We made love that night though we had no intention of actually sleeping with each.  For the first hour or so we continued our conversation where it left off at King of Thai.  We connected in a way that I couldn’t really explain.  We rambled endlessly about the most insignificant subjects, but we both found it meaningful.  Sleeping with each other was just an extension of our connection.  The gentle kisses, the soft caress of her hands, and feeling of her breathe on my neck all seemed surreal.  We made love till exhaustion.

When I woke up the following day, she was still peacefully sleeping.  I imagined her dreams to be wonderful in nature for she had the slightest smile as she slept.  It didn’t take her long before she too woke up.

“What time is it?”

“It’s almost noon.” I said.  “Wanna catch lunch?”
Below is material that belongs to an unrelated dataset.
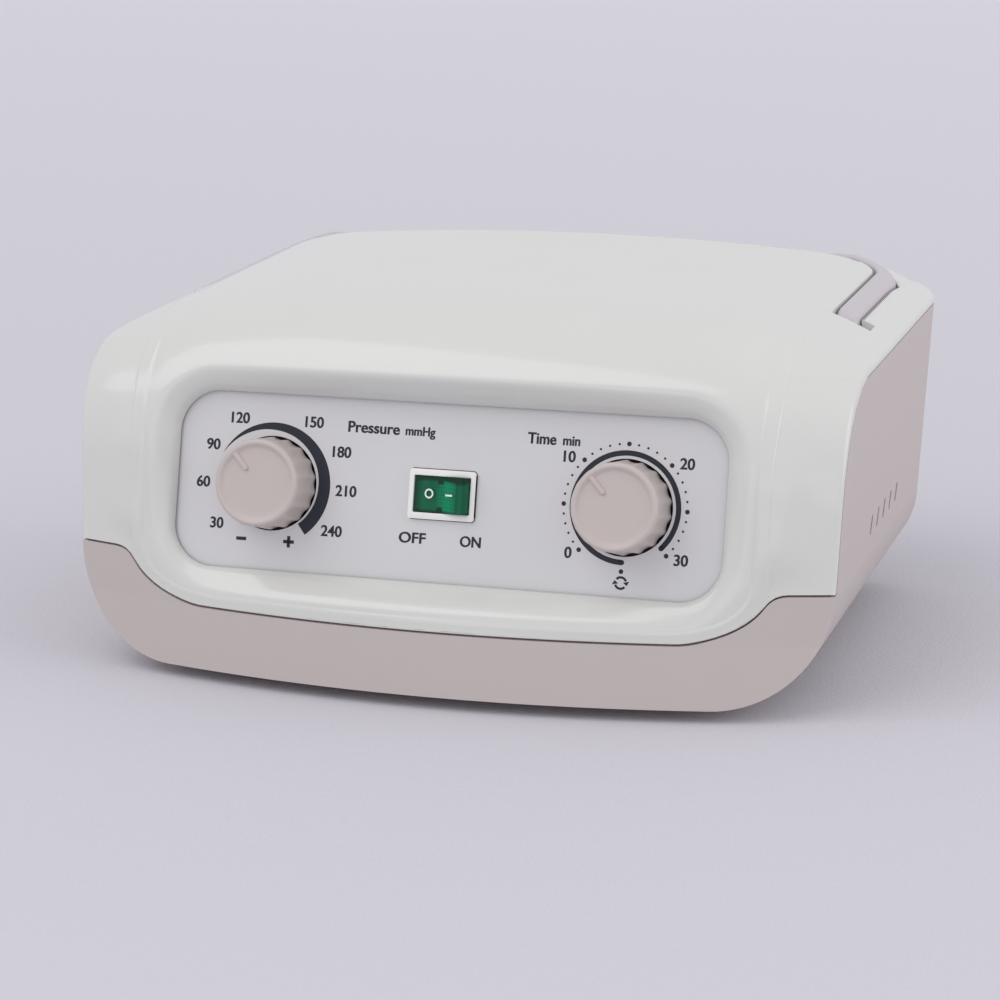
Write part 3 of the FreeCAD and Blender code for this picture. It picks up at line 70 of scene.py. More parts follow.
def gridPiece(name, columns, rows, placeAt):
    # a flat grid whose corners are carried to their places, in millimetres, by placeAt(column, row)
    deselectAll()
    bpy.ops.mesh.primitive_grid_add(x_subdivisions=columns, y_subdivisions=rows, size=1)
    piece = bpy.context.object
    piece.name = name
    for vertex in piece.data.vertices:
        column = round((vertex.co.x + 0.5) * columns)
        row = round((vertex.co.y + 0.5) * rows)
        vertex.co = Vector(placeAt(column, row)) * mm
    return piece


def sheetPiece(name, lines):
    # a grid whose columns are lines of points side by side
    return gridPiece(name, len(lines) - 1, len(lines[0]) - 1, lambda column, row: lines[column][row])


def joinPieces(name, *pieces):
    choose(*pieces)
    bpy.ops.object.join()
    pieces[0].name = name
    return pieces[0]


def mergeDoubles(piece, distance=0.004, outward=True):
    choose(piece)
    bpy.ops.object.mode_set(mode="EDIT")
    bpy.ops.mesh.select_all(action="SELECT")
    bpy.ops.mesh.remove_doubles(threshold=distance * mm)
    if outward:
        bpy.ops.mesh.normals_make_consistent(inside=False)
    bpy.ops.object.mode_set(mode="OBJECT")


def shadeSmooth(piece, angle=35):
    choose(piece)
    bpy.ops.object.shade_smooth_by_angle(angle=math.radians(angle))


def setIn(piece, body, slot, material, *nodes):
    # dress a finished piece: its body, its finish and the nodes that it stands for; slot is not used
    piece.data.materials.clear()
    piece.data.materials.append(material)
    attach(piece, body)
    if nodes:
        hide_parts(*nodes)
    return piece


# finishes
# a socket that can stand in a sum: each operator adds the Math node that it needs
class Signal:
    def __init__(self, finish, socket):
        self.finish = finish
        self.socket = socket

    def math(self, operation, *others):
        return self.finish.node("Math", {"operation": operation}, dict(enumerate((self, *others))))

    def __add__(self, other):
        return self.math("ADD", other)

    def __sub__(self, other):
        return self.math("SUBTRACT", other)

    def __rsub__(self, other):
        return self.finish.node("Math", {"operation": "SUBTRACT"}, {0: other, 1: self})

    def __mul__(self, other):
        return self.math("MULTIPLY", other)

    def __truediv__(self, other):
        return self.math("DIVIDE", other)

    __radd__ = __add__
    __rmul__ = __mul__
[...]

“Can’t. I got work in a couple of hours.  I have to get ready actually.”

“I do have business to take care of as well.” I lied.  I wanted to spend the day with her but I didn’t want to over stay my welcome.

We got dressed.  She put some jeans and a white V-neck shirt while I wore the same suit I wore last night.
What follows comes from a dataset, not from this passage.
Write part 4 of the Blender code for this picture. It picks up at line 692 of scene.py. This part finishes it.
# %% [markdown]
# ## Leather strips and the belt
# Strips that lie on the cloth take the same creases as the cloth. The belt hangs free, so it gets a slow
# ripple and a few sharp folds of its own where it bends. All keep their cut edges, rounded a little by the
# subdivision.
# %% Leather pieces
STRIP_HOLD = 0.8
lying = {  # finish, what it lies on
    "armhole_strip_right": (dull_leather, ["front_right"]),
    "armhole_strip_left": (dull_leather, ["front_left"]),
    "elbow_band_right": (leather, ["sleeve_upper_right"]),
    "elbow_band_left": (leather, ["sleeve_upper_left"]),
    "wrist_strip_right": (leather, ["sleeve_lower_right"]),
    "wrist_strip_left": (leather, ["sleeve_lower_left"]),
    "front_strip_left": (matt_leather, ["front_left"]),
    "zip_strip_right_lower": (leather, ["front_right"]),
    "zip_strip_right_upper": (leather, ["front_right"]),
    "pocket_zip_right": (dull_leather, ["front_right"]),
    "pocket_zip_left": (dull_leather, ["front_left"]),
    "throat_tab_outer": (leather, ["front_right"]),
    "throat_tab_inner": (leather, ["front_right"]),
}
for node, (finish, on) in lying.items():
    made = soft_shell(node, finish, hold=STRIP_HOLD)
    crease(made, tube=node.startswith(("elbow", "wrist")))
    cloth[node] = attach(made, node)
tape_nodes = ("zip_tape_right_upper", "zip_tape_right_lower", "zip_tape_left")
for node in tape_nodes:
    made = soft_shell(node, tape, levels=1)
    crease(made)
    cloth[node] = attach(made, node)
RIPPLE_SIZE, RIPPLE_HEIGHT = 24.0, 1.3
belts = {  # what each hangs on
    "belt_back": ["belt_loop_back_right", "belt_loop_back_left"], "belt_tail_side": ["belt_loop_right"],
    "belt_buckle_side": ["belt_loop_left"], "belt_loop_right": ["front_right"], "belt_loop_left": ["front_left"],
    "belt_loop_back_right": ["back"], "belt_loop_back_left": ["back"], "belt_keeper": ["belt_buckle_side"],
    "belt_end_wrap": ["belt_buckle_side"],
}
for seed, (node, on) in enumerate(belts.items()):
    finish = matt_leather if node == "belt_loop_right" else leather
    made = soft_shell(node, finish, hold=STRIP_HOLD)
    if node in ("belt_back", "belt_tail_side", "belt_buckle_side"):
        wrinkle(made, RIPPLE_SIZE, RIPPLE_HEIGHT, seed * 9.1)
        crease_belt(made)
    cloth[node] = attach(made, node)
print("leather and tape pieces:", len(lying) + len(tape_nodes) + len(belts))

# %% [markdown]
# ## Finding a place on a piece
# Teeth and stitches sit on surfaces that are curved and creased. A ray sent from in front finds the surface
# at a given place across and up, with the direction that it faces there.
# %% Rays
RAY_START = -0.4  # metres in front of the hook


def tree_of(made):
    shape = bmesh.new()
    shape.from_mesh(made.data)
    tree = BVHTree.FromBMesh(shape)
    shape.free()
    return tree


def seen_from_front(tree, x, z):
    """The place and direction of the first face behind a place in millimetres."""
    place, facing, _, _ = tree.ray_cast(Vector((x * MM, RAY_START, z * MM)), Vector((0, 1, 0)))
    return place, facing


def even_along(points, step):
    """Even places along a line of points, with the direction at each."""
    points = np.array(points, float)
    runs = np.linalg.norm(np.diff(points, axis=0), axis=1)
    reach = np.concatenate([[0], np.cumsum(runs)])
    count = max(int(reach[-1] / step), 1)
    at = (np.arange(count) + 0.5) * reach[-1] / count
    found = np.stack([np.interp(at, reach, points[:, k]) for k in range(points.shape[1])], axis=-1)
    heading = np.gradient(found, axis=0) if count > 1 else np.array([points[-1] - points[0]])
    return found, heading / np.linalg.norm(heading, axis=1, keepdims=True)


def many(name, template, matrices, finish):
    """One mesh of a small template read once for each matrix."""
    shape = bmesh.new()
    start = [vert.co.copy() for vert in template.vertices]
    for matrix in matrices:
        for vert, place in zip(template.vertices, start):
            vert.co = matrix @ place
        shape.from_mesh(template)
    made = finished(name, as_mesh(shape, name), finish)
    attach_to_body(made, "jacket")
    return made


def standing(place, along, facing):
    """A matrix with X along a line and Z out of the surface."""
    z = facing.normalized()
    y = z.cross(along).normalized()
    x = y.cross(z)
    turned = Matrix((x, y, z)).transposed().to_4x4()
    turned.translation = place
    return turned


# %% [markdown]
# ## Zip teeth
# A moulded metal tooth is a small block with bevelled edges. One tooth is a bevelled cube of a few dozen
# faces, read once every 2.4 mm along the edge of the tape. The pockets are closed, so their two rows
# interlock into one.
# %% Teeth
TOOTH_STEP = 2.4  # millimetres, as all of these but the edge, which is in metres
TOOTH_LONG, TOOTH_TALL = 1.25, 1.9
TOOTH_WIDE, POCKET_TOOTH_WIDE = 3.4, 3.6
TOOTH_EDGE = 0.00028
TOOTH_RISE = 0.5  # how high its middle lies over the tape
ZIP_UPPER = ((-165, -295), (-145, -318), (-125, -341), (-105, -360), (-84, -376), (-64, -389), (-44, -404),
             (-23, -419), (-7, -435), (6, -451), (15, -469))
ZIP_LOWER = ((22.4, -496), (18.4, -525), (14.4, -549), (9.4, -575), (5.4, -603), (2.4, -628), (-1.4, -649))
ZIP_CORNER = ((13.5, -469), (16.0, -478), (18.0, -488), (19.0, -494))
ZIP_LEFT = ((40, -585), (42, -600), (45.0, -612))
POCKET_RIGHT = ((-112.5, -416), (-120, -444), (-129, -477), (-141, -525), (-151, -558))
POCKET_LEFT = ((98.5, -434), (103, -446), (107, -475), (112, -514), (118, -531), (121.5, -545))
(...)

As we left her place, she asked, “Can I see the napkin?”

I handed her the napkin, and she tore it up.  I didn’t really know how to react, but I was disappointed.

“How am I suppose to contact you?”

“ You don’t Ryan.”

“I want to see you again.” I said sincerely.

“I want to see you again, too, but…” I knew she meant it.  Her eyes began to water up, but she stopped herself before an actual tear formed.

“Let’s just have this one night.  This might be the best night of my life, and I don’t want us to ruin it.”  She said empathically.

I just kept silent.

“Ryan, I don’t know if this means anything, but I loved being with you.  How we are now is perfect.  If we ever see each other again, it can only ruin this perfect night.  If I can have this perfect memory of us, I can believe once again that love can really exist in its purest form.”

I nodded and said, “Good-bye, Katelyn.  I guess this is where I thank for this short dream.”

“Good-bye, Ryan.  I love you.”  Katelyn said with a regretful smile.

Before I could respond, all I could see was the white back of her shirt.  I didn’t want to accept it then, but I loved her, words I never got to say.

Over the years, the memory began to slowly fade.  At some point, I won’t be able to recall in detail what happened that night.  It’s a truth I’m learning to accept.  Even now after five years, I can’t recall her touch, her smell, or even how my heart responded when we made love.  What I do vividly remember was her smile as we parted ways, a regretful smile.  It is a smile I share with her now.